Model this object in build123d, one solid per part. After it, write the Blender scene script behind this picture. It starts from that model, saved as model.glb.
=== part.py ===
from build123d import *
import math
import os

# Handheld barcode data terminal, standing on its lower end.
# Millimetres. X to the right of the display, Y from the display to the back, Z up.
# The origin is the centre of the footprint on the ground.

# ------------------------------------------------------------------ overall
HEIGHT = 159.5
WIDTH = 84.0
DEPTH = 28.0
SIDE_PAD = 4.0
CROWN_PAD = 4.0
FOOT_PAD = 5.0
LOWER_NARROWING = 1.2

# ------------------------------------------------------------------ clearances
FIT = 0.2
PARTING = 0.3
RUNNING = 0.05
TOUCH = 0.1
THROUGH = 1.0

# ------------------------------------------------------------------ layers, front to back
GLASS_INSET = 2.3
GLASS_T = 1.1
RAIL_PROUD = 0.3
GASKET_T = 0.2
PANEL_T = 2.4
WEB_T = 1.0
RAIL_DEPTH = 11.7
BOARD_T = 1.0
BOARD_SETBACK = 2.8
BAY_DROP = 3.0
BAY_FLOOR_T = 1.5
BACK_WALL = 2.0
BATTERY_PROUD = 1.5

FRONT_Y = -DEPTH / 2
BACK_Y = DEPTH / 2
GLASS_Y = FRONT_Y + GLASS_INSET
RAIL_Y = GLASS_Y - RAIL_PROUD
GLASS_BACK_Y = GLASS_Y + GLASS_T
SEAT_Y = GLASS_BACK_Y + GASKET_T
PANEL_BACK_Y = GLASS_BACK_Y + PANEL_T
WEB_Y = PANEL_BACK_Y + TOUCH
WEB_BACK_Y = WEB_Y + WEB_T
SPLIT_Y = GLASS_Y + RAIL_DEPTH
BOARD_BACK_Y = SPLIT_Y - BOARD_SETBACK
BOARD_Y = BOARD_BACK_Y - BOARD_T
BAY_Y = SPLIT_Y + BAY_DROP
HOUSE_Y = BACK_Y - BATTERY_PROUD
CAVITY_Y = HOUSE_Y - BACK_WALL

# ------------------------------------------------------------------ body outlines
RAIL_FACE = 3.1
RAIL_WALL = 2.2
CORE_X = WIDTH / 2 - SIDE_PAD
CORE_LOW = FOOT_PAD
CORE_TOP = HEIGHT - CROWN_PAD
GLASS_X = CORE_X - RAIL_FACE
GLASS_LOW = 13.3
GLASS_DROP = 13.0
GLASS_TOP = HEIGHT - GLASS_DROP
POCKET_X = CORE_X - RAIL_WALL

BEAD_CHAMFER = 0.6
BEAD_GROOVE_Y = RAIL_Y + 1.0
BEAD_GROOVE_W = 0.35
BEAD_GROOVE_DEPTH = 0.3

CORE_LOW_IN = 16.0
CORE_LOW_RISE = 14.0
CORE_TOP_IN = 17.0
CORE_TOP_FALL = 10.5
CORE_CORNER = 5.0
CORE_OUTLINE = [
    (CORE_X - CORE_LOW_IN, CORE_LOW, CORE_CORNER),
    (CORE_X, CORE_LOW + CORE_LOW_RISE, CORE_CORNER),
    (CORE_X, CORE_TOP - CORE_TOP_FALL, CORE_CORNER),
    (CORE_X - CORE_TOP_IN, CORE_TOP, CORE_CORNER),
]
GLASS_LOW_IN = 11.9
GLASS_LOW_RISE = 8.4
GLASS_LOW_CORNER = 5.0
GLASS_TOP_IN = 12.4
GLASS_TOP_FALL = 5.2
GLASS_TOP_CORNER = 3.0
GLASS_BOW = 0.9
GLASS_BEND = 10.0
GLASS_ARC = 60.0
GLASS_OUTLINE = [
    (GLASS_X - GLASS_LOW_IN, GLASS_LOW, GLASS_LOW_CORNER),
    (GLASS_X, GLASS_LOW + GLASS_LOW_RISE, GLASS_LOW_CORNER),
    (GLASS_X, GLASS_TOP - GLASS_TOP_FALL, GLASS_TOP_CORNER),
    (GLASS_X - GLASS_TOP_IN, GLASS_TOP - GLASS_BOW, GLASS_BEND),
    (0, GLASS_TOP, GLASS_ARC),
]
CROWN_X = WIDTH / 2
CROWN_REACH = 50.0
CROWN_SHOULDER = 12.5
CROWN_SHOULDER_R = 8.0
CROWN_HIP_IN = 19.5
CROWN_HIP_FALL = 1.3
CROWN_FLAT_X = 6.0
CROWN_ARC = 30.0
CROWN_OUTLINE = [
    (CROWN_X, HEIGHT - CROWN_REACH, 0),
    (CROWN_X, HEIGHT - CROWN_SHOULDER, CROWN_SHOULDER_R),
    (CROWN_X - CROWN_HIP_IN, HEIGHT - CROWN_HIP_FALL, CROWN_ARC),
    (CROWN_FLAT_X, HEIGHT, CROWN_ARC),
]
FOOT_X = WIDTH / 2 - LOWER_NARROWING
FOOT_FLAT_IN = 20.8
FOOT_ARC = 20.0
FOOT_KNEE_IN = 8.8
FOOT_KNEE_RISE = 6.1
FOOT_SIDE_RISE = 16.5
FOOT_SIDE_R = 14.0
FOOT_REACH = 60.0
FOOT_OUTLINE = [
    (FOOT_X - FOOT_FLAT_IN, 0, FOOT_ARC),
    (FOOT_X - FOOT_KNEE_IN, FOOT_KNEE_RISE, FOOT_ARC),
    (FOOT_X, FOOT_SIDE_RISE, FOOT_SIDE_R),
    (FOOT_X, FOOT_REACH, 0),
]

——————

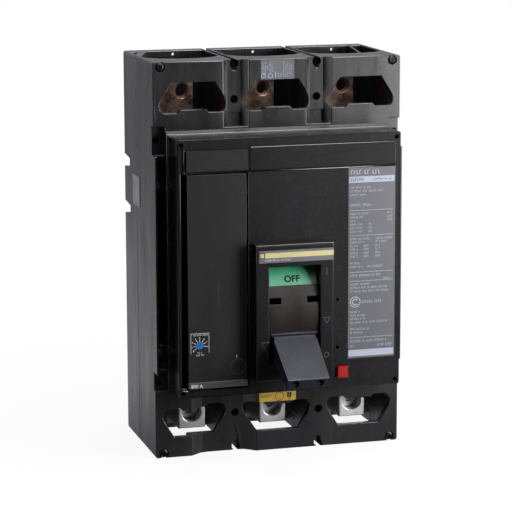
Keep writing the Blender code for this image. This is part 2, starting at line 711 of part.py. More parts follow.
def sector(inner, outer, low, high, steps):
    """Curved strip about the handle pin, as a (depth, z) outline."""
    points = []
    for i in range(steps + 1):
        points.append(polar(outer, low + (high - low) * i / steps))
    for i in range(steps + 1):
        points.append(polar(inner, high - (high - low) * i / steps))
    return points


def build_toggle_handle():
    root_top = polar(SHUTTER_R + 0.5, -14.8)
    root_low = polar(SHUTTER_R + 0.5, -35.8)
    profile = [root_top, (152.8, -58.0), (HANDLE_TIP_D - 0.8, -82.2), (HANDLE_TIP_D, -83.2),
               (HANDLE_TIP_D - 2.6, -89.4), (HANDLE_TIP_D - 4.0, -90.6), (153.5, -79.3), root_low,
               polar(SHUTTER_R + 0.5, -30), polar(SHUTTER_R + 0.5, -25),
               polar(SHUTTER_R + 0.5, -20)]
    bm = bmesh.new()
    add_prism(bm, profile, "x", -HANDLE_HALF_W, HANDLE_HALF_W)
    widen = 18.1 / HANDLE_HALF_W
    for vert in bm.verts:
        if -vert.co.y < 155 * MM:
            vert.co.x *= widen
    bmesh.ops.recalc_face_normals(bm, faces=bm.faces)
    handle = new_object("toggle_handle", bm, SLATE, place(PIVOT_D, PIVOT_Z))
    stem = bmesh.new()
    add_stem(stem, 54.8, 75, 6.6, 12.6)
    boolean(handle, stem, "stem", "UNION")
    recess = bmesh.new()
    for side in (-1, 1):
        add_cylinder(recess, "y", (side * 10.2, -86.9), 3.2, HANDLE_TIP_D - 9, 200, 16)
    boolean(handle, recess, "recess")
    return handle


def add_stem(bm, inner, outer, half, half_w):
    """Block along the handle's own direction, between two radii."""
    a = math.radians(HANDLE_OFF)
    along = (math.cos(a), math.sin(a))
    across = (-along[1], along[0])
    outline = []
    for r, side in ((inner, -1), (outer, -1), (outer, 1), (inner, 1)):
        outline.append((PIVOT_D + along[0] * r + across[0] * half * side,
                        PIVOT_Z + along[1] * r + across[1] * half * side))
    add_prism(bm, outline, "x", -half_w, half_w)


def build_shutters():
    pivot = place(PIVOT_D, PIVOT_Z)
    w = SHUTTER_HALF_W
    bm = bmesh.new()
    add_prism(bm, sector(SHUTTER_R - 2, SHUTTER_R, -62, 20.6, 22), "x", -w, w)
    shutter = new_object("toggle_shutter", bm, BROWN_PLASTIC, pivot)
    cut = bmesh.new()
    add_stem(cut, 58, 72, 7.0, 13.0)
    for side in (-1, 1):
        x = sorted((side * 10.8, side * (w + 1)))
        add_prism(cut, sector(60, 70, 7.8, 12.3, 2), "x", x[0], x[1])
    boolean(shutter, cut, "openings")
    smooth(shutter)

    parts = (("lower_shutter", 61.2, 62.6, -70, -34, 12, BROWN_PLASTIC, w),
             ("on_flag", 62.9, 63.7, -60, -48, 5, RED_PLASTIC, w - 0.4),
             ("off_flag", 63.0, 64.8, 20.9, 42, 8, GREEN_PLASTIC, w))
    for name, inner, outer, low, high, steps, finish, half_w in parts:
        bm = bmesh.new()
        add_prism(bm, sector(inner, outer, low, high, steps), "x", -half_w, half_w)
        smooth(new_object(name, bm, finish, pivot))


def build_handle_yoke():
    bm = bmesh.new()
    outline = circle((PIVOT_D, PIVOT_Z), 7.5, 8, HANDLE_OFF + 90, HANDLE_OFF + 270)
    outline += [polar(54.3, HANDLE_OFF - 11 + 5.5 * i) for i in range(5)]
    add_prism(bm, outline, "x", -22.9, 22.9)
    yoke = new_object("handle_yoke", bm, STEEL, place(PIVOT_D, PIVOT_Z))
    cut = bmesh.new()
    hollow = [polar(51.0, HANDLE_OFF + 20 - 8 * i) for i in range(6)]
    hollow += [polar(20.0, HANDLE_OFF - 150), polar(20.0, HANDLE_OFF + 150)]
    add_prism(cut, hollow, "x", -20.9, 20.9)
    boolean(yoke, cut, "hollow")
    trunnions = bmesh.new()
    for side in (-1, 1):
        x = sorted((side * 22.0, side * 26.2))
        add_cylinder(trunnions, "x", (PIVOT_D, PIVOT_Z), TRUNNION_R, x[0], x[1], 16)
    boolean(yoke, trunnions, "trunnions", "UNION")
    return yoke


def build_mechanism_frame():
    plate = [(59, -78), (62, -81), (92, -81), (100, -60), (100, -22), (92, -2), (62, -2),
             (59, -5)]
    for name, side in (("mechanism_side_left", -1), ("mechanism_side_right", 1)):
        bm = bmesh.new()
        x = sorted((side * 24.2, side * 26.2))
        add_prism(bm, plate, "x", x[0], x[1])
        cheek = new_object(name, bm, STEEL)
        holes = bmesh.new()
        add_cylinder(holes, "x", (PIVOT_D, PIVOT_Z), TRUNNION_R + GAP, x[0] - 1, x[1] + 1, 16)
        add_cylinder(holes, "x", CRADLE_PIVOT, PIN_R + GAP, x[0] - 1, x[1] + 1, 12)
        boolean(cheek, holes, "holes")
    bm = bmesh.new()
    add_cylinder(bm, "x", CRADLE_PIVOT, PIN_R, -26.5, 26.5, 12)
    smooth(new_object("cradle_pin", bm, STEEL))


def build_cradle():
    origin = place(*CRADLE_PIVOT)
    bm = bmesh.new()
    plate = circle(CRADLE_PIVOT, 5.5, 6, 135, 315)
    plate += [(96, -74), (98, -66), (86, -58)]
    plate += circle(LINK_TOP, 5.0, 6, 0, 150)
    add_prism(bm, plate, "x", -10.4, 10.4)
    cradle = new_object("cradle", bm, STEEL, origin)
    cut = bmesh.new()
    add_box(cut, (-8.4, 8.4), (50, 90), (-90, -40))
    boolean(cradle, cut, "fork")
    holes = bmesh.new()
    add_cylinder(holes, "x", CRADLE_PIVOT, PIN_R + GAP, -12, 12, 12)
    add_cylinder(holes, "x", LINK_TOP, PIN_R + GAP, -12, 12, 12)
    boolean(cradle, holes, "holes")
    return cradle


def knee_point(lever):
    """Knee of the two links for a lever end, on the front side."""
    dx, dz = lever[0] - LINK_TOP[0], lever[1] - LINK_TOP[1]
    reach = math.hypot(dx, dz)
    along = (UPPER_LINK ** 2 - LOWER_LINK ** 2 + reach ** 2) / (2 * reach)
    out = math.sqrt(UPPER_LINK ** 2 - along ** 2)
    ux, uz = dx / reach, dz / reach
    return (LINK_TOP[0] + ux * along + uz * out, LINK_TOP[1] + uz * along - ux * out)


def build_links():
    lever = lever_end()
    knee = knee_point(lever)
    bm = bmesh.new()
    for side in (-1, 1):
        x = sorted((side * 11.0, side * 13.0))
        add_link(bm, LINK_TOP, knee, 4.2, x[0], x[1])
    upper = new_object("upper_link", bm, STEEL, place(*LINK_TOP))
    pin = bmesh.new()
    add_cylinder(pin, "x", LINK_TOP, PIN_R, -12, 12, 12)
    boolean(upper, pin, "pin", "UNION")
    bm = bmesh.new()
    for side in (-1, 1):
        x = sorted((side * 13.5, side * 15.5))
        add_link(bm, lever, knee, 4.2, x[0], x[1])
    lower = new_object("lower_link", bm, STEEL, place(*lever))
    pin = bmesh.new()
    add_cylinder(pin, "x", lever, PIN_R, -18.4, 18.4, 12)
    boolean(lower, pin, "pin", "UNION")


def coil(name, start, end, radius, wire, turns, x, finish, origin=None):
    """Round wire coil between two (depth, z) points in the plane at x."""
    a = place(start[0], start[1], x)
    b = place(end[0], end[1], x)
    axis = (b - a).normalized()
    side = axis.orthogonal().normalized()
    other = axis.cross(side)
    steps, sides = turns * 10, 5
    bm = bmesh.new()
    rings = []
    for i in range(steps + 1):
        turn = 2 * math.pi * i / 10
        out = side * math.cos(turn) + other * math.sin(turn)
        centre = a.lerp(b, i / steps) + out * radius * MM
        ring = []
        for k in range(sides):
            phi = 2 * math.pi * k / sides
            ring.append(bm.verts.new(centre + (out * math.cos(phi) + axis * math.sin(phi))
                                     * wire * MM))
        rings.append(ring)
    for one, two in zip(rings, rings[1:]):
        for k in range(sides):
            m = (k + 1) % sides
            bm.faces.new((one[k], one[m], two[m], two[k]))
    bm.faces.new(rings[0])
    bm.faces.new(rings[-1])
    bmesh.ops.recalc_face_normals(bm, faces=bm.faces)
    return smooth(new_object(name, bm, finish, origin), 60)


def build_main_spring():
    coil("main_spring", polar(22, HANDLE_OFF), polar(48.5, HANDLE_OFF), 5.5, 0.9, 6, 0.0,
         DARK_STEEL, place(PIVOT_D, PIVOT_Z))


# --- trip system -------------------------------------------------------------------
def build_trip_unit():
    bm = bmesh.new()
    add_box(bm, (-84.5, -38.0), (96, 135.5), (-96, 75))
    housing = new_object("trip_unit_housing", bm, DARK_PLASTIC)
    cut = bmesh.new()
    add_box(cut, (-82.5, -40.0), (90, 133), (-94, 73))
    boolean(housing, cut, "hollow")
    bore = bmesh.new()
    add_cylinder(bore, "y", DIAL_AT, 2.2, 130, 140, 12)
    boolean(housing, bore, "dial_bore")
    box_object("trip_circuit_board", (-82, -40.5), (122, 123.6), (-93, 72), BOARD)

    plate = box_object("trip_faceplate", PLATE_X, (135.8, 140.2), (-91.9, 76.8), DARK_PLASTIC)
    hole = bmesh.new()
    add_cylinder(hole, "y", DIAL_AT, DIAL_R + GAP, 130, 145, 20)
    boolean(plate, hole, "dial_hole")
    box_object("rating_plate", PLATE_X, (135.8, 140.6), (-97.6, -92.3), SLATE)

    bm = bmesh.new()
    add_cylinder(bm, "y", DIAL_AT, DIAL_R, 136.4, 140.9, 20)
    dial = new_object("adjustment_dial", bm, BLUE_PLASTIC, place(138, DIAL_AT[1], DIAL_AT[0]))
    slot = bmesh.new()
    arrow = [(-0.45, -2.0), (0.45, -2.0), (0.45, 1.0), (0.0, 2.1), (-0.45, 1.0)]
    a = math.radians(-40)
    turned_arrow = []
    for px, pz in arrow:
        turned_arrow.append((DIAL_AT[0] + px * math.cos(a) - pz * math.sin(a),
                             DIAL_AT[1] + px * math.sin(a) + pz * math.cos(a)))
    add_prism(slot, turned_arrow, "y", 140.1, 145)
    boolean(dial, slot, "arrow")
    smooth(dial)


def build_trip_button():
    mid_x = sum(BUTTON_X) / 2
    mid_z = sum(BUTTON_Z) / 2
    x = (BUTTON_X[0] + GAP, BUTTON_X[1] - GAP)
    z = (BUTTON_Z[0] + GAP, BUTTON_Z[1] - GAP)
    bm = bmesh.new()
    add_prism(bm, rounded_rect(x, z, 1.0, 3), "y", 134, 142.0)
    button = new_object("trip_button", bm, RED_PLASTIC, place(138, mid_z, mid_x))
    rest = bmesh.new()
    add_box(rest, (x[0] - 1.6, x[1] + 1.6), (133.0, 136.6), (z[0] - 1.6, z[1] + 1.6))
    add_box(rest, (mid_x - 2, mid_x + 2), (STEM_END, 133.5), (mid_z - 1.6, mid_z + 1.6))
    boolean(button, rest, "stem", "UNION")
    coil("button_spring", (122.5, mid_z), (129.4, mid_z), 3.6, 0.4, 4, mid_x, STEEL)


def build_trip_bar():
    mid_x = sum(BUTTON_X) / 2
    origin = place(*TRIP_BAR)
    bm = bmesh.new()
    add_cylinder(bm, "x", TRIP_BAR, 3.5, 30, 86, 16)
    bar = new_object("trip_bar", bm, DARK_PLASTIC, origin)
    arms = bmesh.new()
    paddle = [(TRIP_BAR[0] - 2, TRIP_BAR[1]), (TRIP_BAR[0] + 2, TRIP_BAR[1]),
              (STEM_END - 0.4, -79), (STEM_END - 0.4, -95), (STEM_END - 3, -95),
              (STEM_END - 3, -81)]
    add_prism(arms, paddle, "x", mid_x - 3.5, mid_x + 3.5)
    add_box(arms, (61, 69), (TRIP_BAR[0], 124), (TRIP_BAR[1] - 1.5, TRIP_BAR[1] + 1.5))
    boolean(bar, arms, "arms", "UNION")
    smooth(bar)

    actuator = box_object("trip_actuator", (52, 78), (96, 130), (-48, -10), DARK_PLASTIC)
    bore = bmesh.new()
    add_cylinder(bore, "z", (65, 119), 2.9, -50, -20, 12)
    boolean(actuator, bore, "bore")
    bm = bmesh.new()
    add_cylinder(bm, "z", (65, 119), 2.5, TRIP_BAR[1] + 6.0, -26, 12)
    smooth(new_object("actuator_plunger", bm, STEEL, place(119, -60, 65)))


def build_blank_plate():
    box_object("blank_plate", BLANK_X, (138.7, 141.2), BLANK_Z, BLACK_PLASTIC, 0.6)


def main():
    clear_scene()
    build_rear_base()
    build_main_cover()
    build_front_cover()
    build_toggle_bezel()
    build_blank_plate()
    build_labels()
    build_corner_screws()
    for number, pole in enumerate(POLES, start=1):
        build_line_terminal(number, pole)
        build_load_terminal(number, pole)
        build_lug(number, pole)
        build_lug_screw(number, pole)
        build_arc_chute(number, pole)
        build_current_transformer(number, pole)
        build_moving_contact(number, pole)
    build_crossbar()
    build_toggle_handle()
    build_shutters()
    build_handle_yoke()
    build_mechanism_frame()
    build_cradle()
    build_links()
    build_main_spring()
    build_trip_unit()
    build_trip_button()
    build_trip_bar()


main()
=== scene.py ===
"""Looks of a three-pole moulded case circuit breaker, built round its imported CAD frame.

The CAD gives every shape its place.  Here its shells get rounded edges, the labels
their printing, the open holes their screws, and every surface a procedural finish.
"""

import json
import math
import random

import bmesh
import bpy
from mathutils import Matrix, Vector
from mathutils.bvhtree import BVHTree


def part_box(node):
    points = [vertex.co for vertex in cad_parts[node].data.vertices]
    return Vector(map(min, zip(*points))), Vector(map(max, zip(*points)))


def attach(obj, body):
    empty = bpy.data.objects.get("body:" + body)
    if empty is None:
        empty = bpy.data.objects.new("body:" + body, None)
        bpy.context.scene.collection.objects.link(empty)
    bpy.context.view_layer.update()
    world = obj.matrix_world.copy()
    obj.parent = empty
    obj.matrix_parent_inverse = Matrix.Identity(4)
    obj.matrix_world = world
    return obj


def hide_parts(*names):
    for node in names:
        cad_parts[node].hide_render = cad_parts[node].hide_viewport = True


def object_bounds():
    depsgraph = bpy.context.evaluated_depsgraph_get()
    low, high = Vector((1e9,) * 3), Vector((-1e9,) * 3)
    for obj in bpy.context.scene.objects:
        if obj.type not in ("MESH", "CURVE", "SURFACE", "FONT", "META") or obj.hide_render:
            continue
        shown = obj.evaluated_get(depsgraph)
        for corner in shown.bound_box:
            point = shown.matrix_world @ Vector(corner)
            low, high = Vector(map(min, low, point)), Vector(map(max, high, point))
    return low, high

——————

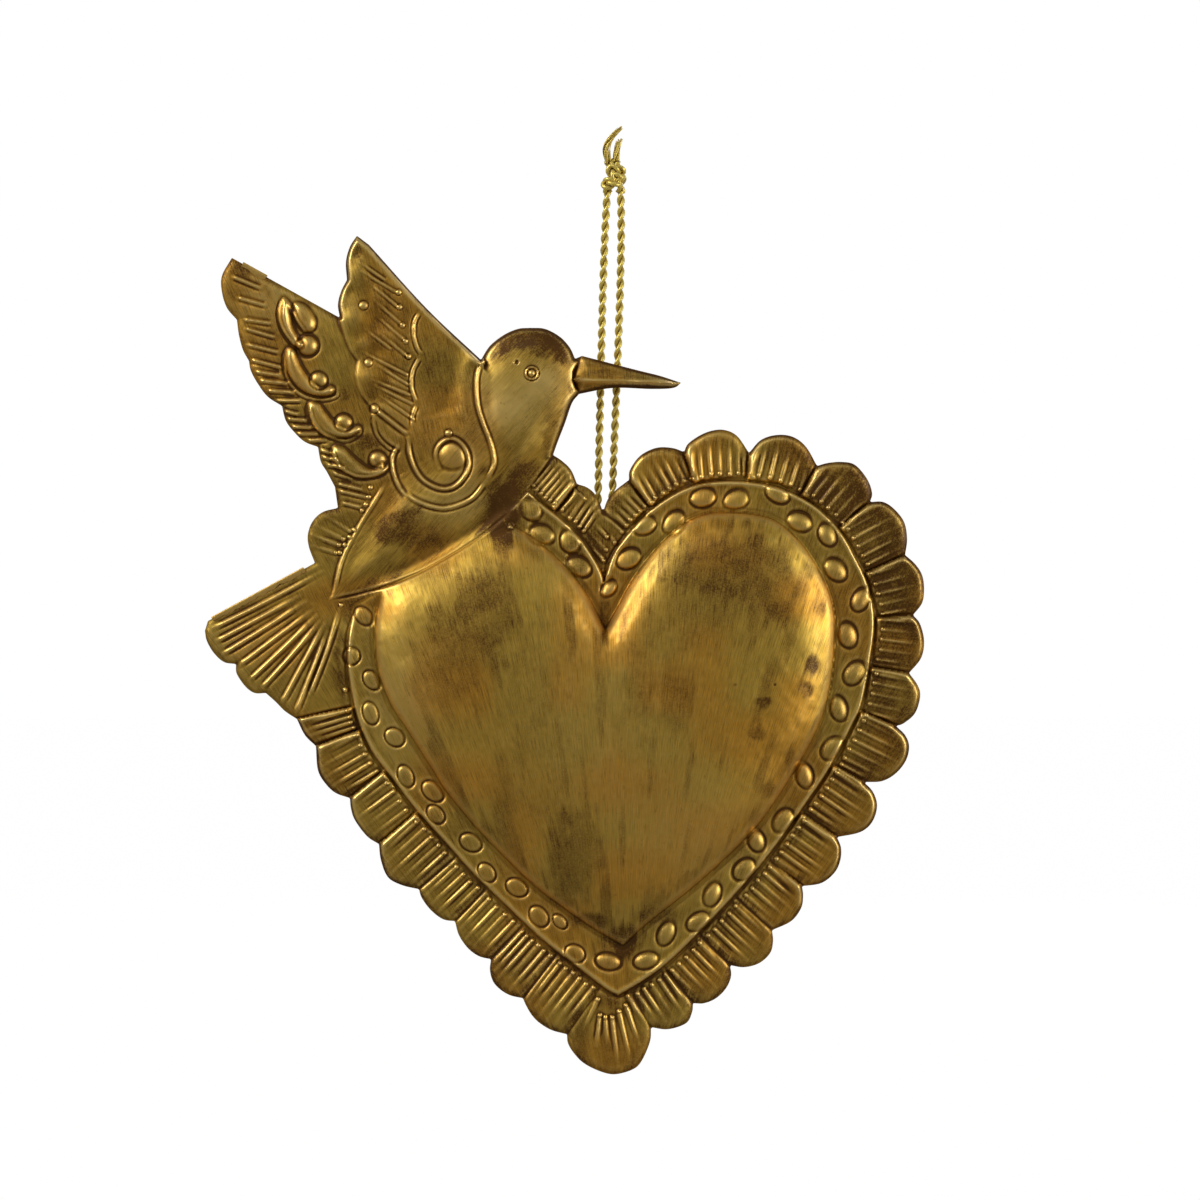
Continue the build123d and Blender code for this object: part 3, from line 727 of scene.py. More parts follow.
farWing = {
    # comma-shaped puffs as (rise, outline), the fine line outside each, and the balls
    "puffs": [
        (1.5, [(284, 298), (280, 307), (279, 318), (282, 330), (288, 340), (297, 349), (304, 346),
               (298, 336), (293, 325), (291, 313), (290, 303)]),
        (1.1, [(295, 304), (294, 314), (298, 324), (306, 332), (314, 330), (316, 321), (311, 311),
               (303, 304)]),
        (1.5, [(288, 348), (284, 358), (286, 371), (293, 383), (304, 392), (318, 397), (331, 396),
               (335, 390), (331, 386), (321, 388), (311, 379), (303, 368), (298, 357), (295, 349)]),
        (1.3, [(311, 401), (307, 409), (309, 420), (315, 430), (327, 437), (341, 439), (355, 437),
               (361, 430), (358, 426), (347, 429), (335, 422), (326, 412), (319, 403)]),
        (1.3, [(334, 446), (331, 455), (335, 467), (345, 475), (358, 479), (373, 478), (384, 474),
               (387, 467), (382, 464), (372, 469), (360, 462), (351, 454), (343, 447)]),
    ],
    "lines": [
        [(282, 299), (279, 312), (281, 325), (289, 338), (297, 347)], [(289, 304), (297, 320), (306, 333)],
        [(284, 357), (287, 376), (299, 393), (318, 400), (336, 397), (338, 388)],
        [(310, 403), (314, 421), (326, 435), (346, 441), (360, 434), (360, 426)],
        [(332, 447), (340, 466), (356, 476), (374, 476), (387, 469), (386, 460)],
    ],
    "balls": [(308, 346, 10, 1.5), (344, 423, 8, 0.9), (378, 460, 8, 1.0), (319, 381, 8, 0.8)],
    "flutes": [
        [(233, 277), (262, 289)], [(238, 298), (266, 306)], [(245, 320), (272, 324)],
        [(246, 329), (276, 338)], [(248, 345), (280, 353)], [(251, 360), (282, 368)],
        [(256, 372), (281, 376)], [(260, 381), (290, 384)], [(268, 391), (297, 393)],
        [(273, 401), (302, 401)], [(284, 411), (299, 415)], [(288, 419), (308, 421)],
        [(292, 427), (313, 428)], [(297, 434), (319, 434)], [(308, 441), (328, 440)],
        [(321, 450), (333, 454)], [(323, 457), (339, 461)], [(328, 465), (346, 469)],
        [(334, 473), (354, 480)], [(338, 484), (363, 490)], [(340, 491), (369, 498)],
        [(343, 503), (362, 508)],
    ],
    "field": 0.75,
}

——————

▸ SHORT TASK: Everything from the line with "build_rear_base()" through the line with "bpy.context.scene.collection.objects.link(empty)" is to be output exactly; leave out all other lines.

▸ RIGHT ANSWER:
    build_rear_base()
    build_main_cover()
    build_front_cover()
    build_toggle_bezel()
    build_blank_plate()
    build_labels()
    build_corner_screws()
    for number, pole in enumerate(POLES, start=1):
        build_line_terminal(number, pole)
        build_load_terminal(number, pole)
        build_lug(number, pole)
        build_lug_screw(number, pole)
        build_arc_chute(number, pole)
        build_current_transformer(number, pole)
        build_moving_contact(number, pole)
    build_crossbar()
    build_toggle_handle()
    build_shutters()
    build_handle_yoke()
    build_mechanism_frame()
    build_cradle()
    build_links()
    build_main_spring()
    build_trip_unit()
    build_trip_button()
    build_trip_bar()


main()
=== scene.py ===
"""Looks of a three-pole moulded case circuit breaker, built round its imported CAD frame.

The CAD gives every shape its place.  Here its shells get rounded edges, the labels
their printing, the open holes their screws, and every surface a procedural finish.
"""

import json
import math
import random

import bmesh
import bpy
from mathutils import Matrix, Vector
from mathutils.bvhtree import BVHTree


def part_box(node):
    points = [vertex.co for vertex in cad_parts[node].data.vertices]
    return Vector(map(min, zip(*points))), Vector(map(max, zip(*points)))


def attach(obj, body):
    empty = bpy.data.objects.get("body:" + body)
    if empty is None:
        empty = bpy.data.objects.new("body:" + body, None)
        bpy.context.scene.collection.objects.link(empty)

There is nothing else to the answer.